* **SHORT PROBLEM**: Reproduce this listing in full.

* **SOURCE DATA**:

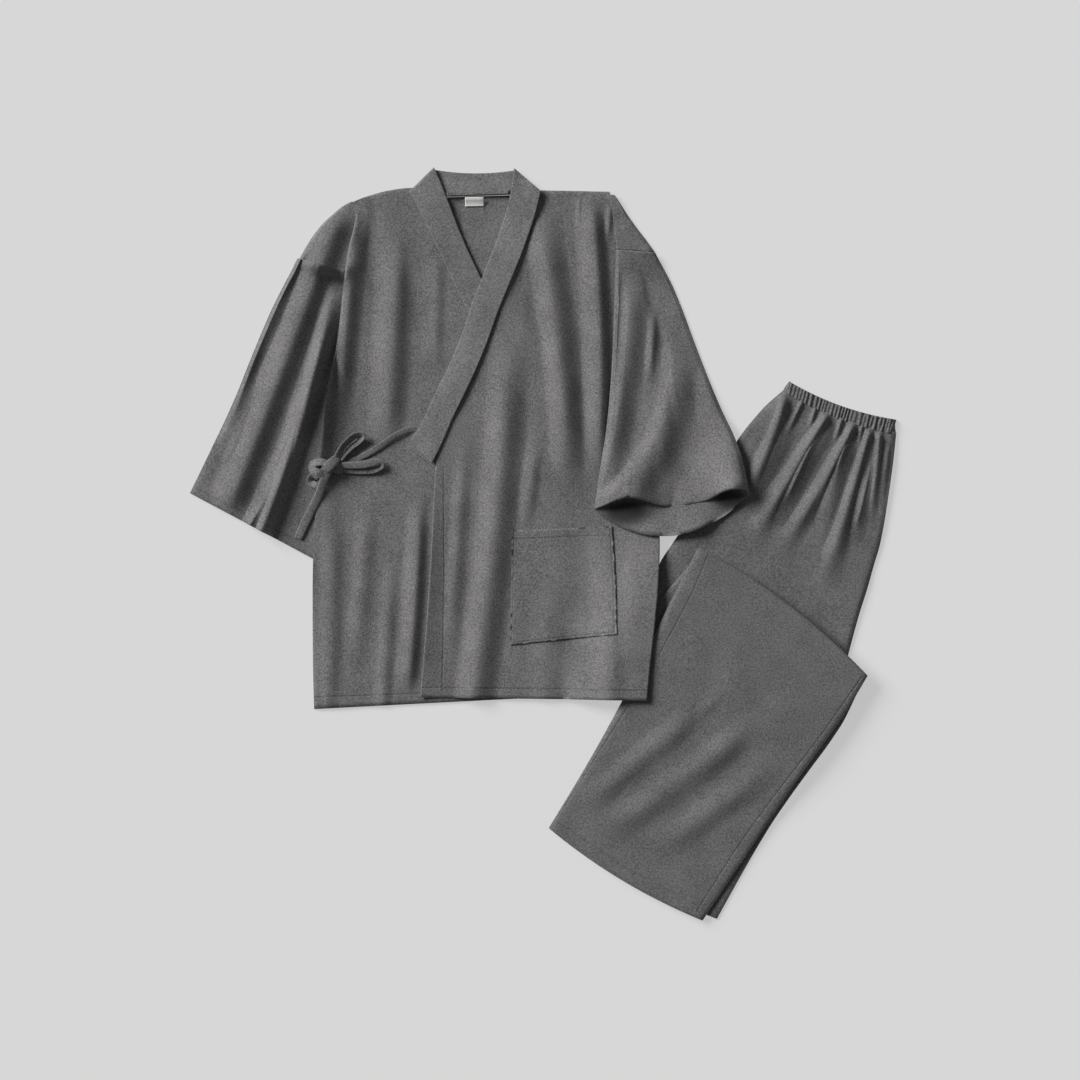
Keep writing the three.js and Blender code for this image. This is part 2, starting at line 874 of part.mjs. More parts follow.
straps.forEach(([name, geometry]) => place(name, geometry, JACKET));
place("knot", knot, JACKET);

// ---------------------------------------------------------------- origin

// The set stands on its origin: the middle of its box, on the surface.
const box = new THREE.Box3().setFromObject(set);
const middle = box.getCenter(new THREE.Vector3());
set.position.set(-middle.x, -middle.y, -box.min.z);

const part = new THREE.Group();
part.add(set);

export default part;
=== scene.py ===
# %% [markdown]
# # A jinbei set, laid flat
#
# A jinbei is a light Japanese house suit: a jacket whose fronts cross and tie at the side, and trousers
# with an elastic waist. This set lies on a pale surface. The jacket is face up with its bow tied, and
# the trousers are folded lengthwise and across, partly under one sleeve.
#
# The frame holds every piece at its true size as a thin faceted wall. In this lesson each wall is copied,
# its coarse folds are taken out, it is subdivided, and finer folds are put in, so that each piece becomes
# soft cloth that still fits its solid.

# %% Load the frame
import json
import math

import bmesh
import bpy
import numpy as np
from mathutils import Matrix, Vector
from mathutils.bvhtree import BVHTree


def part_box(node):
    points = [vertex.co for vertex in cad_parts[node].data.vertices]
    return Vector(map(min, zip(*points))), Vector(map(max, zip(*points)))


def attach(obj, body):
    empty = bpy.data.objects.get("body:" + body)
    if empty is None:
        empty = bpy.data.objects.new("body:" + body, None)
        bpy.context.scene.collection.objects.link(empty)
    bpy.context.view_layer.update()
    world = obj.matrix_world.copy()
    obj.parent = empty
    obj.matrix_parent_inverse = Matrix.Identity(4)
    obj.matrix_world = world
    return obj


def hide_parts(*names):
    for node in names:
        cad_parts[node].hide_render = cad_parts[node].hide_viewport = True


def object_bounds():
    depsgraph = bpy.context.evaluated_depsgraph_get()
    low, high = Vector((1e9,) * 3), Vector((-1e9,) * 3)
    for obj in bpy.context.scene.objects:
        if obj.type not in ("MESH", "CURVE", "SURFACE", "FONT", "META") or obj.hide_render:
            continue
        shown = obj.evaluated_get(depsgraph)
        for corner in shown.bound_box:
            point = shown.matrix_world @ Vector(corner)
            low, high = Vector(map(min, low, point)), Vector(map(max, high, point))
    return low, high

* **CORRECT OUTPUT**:
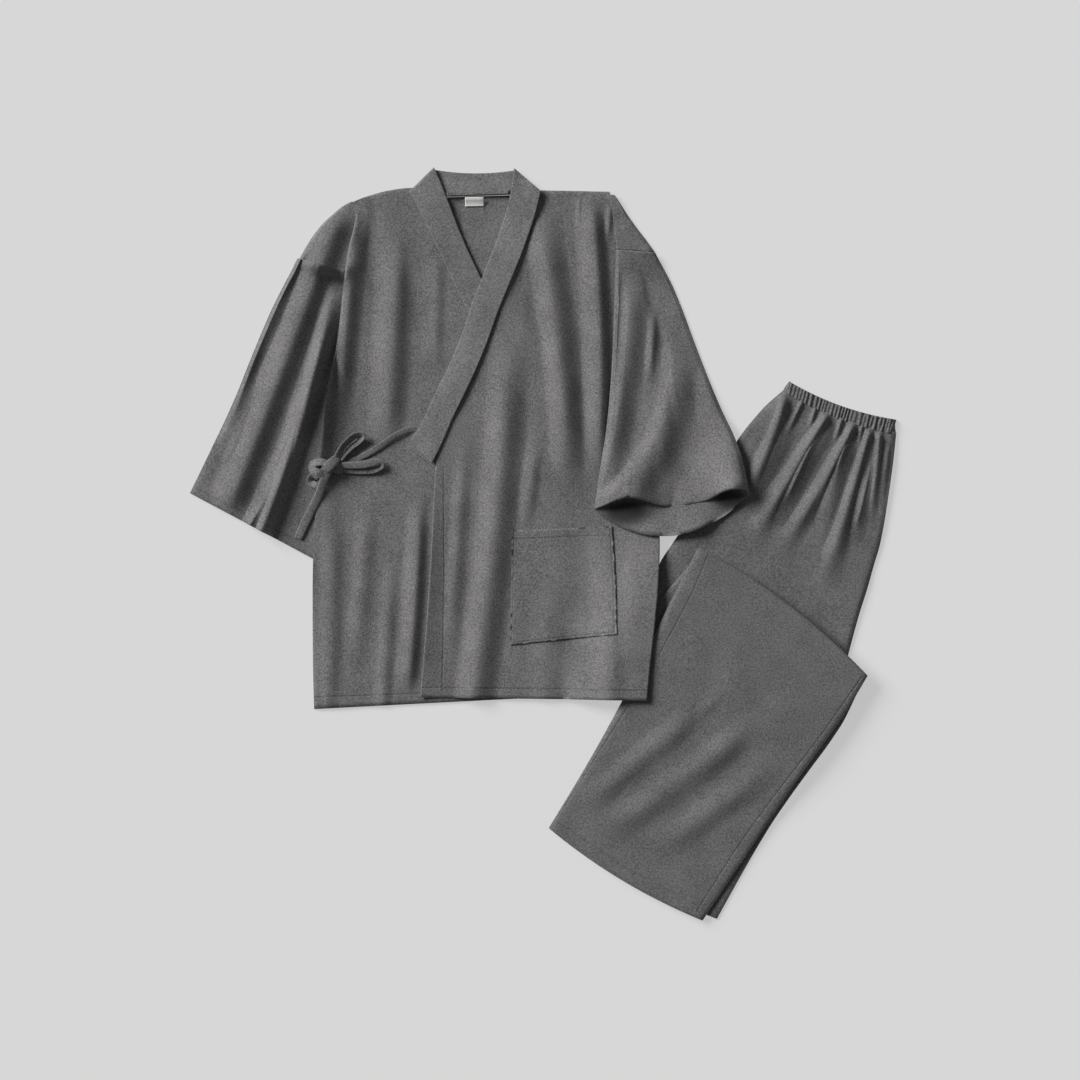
Keep writing the three.js and Blender code for this image. This is part 2, starting at line 874 of part.mjs. More parts follow.
straps.forEach(([name, geometry]) => place(name, geometry, JACKET));
place("knot", knot, JACKET);

// ---------------------------------------------------------------- origin

// The set stands on its origin: the middle of its box, on the surface.
const box = new THREE.Box3().setFromObject(set);
const middle = box.getCenter(new THREE.Vector3());
set.position.set(-middle.x, -middle.y, -box.min.z);

const part = new THREE.Group();
part.add(set);

export default part;
=== scene.py ===
# %% [markdown]
# # A jinbei set, laid flat
#
# A jinbei is a light Japanese house suit: a jacket whose fronts cross and tie at the side, and trousers
# with an elastic waist. This set lies on a pale surface. The jacket is face up with its bow tied, and
# the trousers are folded lengthwise and across, partly under one sleeve.
#
# The frame holds every piece at its true size as a thin faceted wall. In this lesson each wall is copied,
# its coarse folds are taken out, it is subdivided, and finer folds are put in, so that each piece becomes
# soft cloth that still fits its solid.

# %% Load the frame
import json
import math

import bmesh
import bpy
import numpy as np
from mathutils import Matrix, Vector
from mathutils.bvhtree import BVHTree


def part_box(node):
    points = [vertex.co for vertex in cad_parts[node].data.vertices]
    return Vector(map(min, zip(*points))), Vector(map(max, zip(*points)))


def attach(obj, body):
    empty = bpy.data.objects.get("body:" + body)
    if empty is None:
        empty = bpy.data.objects.new("body:" + body, None)
        bpy.context.scene.collection.objects.link(empty)
    bpy.context.view_layer.update()
    world = obj.matrix_world.copy()
    obj.parent = empty
    obj.matrix_parent_inverse = Matrix.Identity(4)
    obj.matrix_world = world
    return obj


def hide_parts(*names):
    for node in names:
        cad_parts[node].hide_render = cad_parts[node].hide_viewport = True


def object_bounds():
    depsgraph = bpy.context.evaluated_depsgraph_get()
    low, high = Vector((1e9,) * 3), Vector((-1e9,) * 3)
    for obj in bpy.context.scene.objects:
        if obj.type not in ("MESH", "CURVE", "SURFACE", "FONT", "META") or obj.hide_render:
            continue
        shown = obj.evaluated_get(depsgraph)
        for corner in shown.bound_box:
            point = shown.matrix_world @ Vector(corner)
            low, high = Vector(map(min, low, point)), Vector(map(max, high, point))
    return low, high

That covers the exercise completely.